Dans l’un des chapitres les plus réussis, sa compagne l’invite à passer les fêtes de fin d’année dans le chalet savoyard de ses parents. Le 31 décembre, déjà obligé de boire du champagne, le malheureux est en plus forcé de regarder les vœux de “Sa Majesté Macron Ier” – “encore une fantaisie locale”. S’il ne raffole pas de Macron (qualifié tour à tour de “pipelette” et de “roi asexué”), l’acide Hassan est encore plus dur avec Sandrine Rousseau (une “bouffonne”). Il n’a pas encore vu Jean-Luc Mélenchon : “Partout ailleurs dans le monde, il y a longtemps qu’on l’aurait remisé au magasin des accessoires.” Notre Danton de pacotille lui inspire ce juste constat : “La France reste la France : une grande dame qui a ses œuvres et ses pauvres. Rien de plus. Quand elle finit par élire un homme de gauche, un Blum ou un Mitterrand, c’est toujours un grand bourgeois qui s’enroule dans ses écharpes de cachemire pour aller s’offrir des premières éditions. Tout valse et rien ne change. Le grand soir n’arrive jamais.” Une seule personnalité politique échappe à ses piques : Rachida Dati, “la Wonder Woman musulmane”…

“Déesse Laïcité”

On peut lire Les Lettres qataries comme un livre de divertissement, à la manière des Carnets du major Thompson qu’écrivait jadis Pierre Daninos. Mais le ton vachard en est plus cruel – dans ses meilleurs moments, Martin-Chauffier ferait passer Patrick Besson pour Baptiste Beaulieu. Surtout, il met son grain de sel sur des sujets brûlants comme l’immigration, les caricatures ou la “déesse Laïcité”. Sur un mode plus léger, nos finances publiques sont pour Hassan un mystère insondable. Nous avons “la dette dans les nuages”. Et l’érudit Hassan de citer Oscar Wilde : “C’est bien ennuyeux de n’avoir pas d’argent, s’il fallait en plus s’en passer !” Puis d’enchaîner : “Cela dit, ici, s’abstraire du principe de réalité ne choque personne. C’est même l’inverse. Les Gaulois irréductibles doivent leur survie pure et simple à l’Europe mais ils ne cessent de l’agresser.”
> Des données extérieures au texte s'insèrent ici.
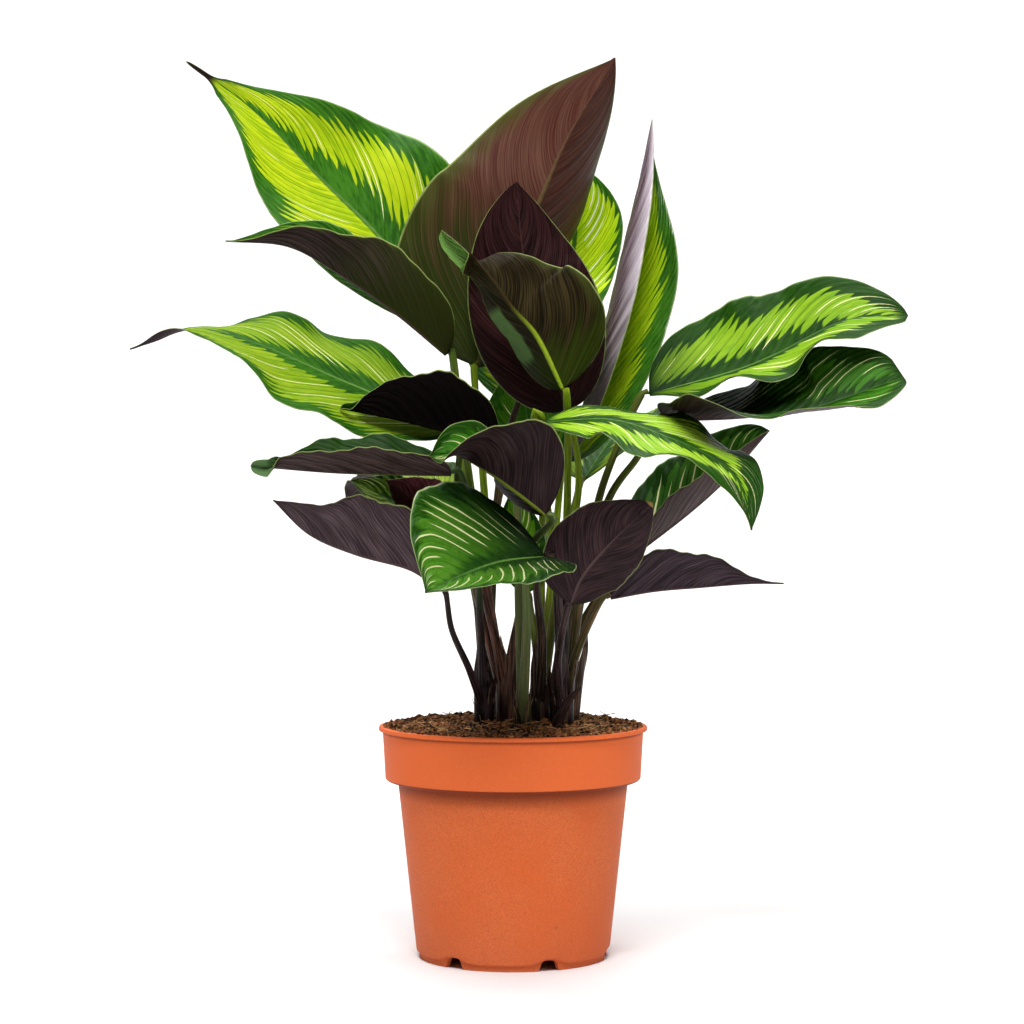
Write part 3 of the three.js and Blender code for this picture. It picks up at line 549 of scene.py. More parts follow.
# The middle surface of a blade over shares along and across. A point goes out from the midrib on an
# arc that starts at the rise and turns by the curl, then the edge waves move it along the face.
def bladeSurface(name, form, along, across):
    share = along[:, 0]
    rib, heading = smoothLine(form["rib"], share)[:2]
    faces = np.asarray(form["face"], float)
    steps = np.linspace(0, 1, len(faces))
    up = np.stack([np.interp(share, steps, faces[:, k]) for k in range(3)], -1)
    start, face, tipHalf = tipForms.get(name, (1.0, None, 0))
    turned = np.clip((share - start) / 0.05, 0, 1)[:, None]
    if face:
        up = unit(up) * (1 - turned) + np.asarray(face) * turned
    up = unit(up - (up * heading).sum(-1, keepdims=True) * heading)
    side = np.cross(heading, up)
    left, right = np.asarray(form["left"], float), np.asarray(form["right"], float)
    half = np.where((across < 0)[..., None], left, right)
    rise = np.radians(half[..., 0] + (half[..., 1] - half[..., 0]) * along)
    curl = np.radians(half[..., 2] + (half[..., 3] - half[..., 2]) * along)
    curl = np.where(np.abs(curl) < 1e-4, 1e-4, curl)
    out = np.abs(across)
    least = bladeMake["stalkHalf"] + (bladeMake["tipHalf"] - bladeMake["stalkHalf"]) * along
    width = np.maximum(perHalf(form, "half", across) * outline(
        along, perHalf(form, "widest", across), perHalf(form, "taper", across)), least)
    if tipHalf:
        onward = np.clip((along - start) / (1 - start), 0, 1)
        width = width + (tipHalf * np.sqrt(1 - onward**3) + 0.3 - width) * turned
    reach = width / curl * (np.sin(rise + curl * out) - np.sin(rise))
    lift = width / curl * (np.cos(rise) - np.cos(rise + curl * out))
    height, count = form["wave"]
    height = height + np.where(across < 0, *edgeSwings.get(name, (0, 0)))
    phase = np.where(across < 0, 0, 1.7)
    calm = np.sin(np.pi * along)
    wave = height * out**2 * np.sin(2 * np.pi * count * along + phase) * calm
    turns = 2 * np.pi * bladeMake["frills"]
    wave = wave + bladeMake["frill"] * out**4 * np.sin(turns * along + 3 * phase) * calm
    point = rib[:, None, :] + (np.sign(across) * reach)[..., None] * side[:, None, :]
    return point + (lift + wave)[..., None] * up[:, None, :], width


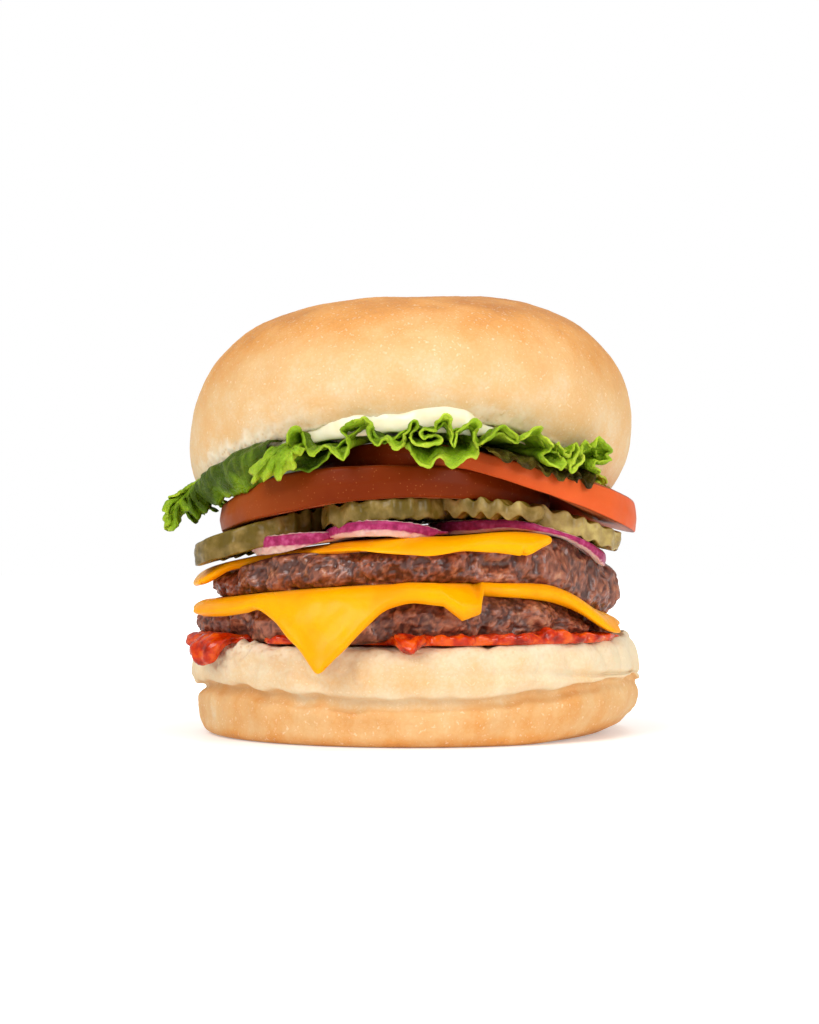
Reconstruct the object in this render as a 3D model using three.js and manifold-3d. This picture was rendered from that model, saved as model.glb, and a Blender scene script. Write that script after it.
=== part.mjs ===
// A double cheeseburger on a soft white bun: heel, ketchup, two patties each under a slice of cheese, red
// onion, crinkle-cut pickles, two tomato slices, leaf lettuce, mayonnaise and the crown of the bun.
//
// Millimetres, +Z up. The origin is the middle of the heel's flat underside, and -Y is the front.
// A bearing is an angle about +Z, in degrees: 0 at the front, 90 on the right (+X), -90 on the left.
// The stack is first laid out in level layers. Then settle() lets every layer above the heel sag towards
// the left and right, as a pile does that is highest along its middle.
import * as THREE from "three";
import { ImprovedNoise } from "three/addons/math/ImprovedNoise.js";
import { mergeVertices } from "three/addons/utils/BufferGeometryUtils.js";
import Module from "manifold-3d";

const wasm = await Module();
wasm.setup();

// ---- Driving dimensions -------------------------------------------------------------------------------

const GAP = 0.3; // clearance between pieces that touch

const heel = { baseRadius: 45.5, waistRadius: 48.6, bulgeRadius: 51.2, creaseHeight: 9.6, height: 21.2 };
const crown = { rimLevel: 69.4, rimRadius: 47.6, widestRadius: 50.9, top: 99.4, widestAt: 0.27, power: 2.6 };

const ketchupLayer = { bottom: heel.height + GAP, thickness: 1.2 };
const lowerPattyBottom = ketchupLayer.bottom + ketchupLayer.thickness + GAP;
const lowerPatty = { x: -1.6, y: 0, radius: 49.0, bottom: lowerPattyBottom, top: 31.9 };
const cheeseSlice = { thickness: 2.2, bend: 3.6 };
const lowerCheeseBottom = lowerPatty.top + GAP;
const upperPattyBottom = lowerCheeseBottom + cheeseSlice.thickness + GAP;
const upperPatty = { x: 0.3, y: 0, radius: 46.8, bottom: upperPattyBottom, top: 41.7 };
const upperCheeseBottom = upperPatty.top + GAP;
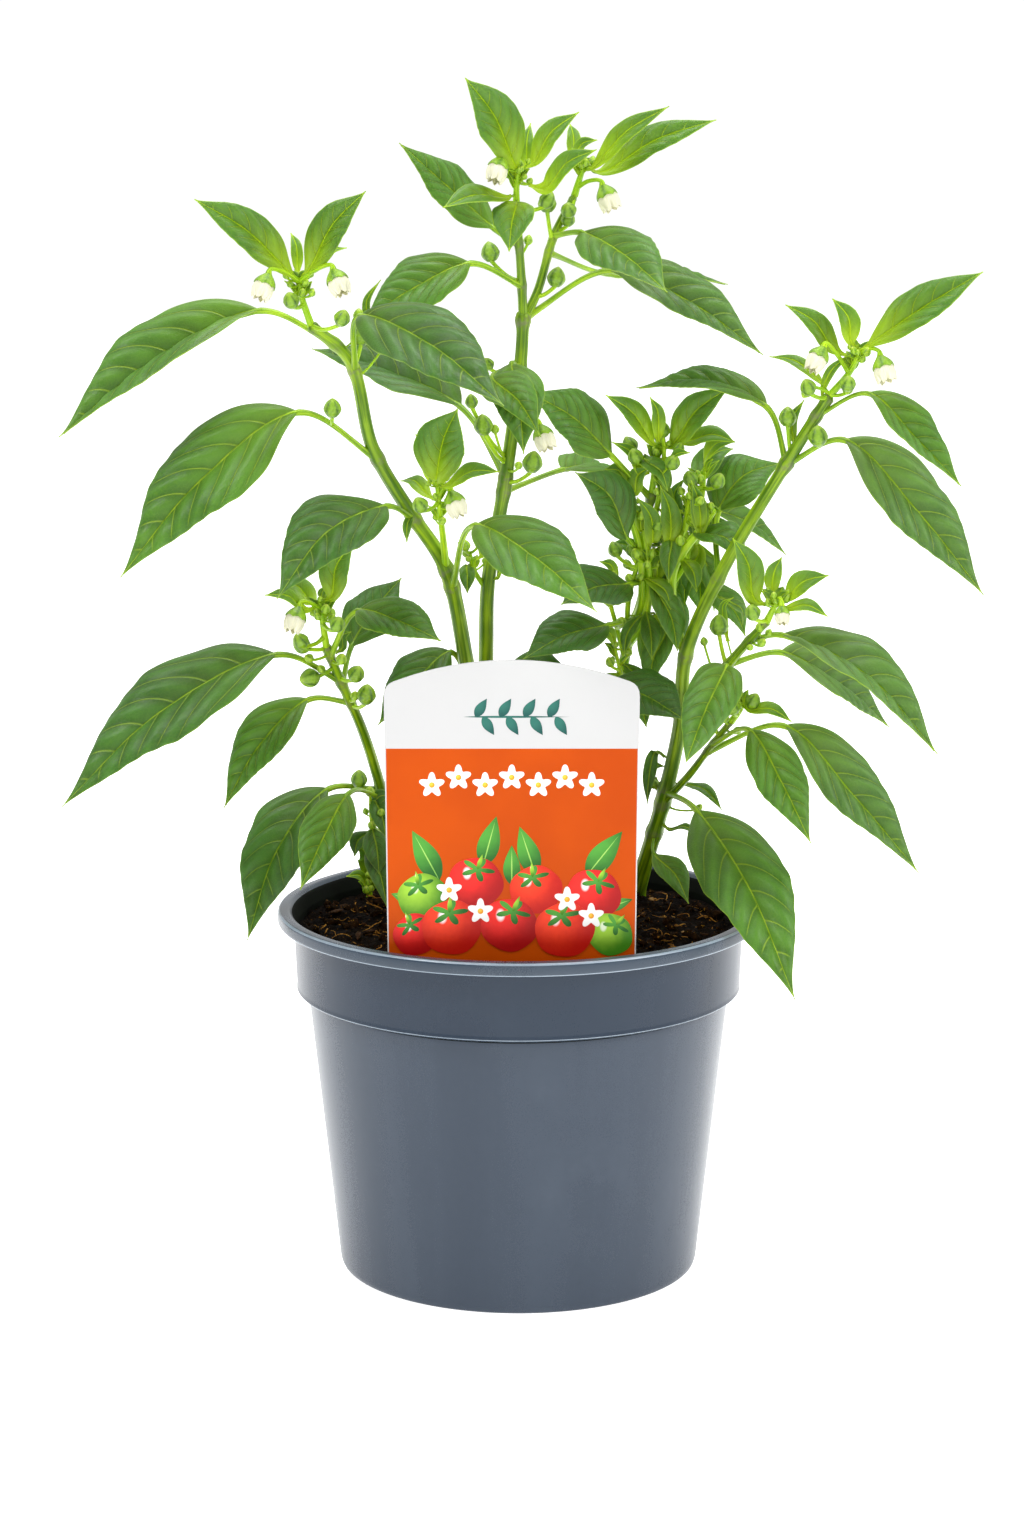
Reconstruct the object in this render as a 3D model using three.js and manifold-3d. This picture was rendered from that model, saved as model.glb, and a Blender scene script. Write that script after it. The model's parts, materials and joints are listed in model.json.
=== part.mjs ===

Même sur un sujet aussi rebattu que la cérémonie d’ouverture des derniers Jeux olympiques, Martin-Chauffier parvient à trouver le bon ton. Pour éviter les rabâchages des plateaux de télévision, faut-il en revenir à la littérature, au style et au décalage que permet la fiction ? On souhaite à cette brillante sotie d’avoir un succès comparable à celui que Patrick Rambaud avait connu avec ses Chroniques du règne de Nicolas Ier. Rions encore un peu avant que le ciel ne nous tombe définitivement sur la tête.

Les Lettres qataries. Par Gilles Martin-Chauffier. Albin Michel, 220 p., 19,90 €.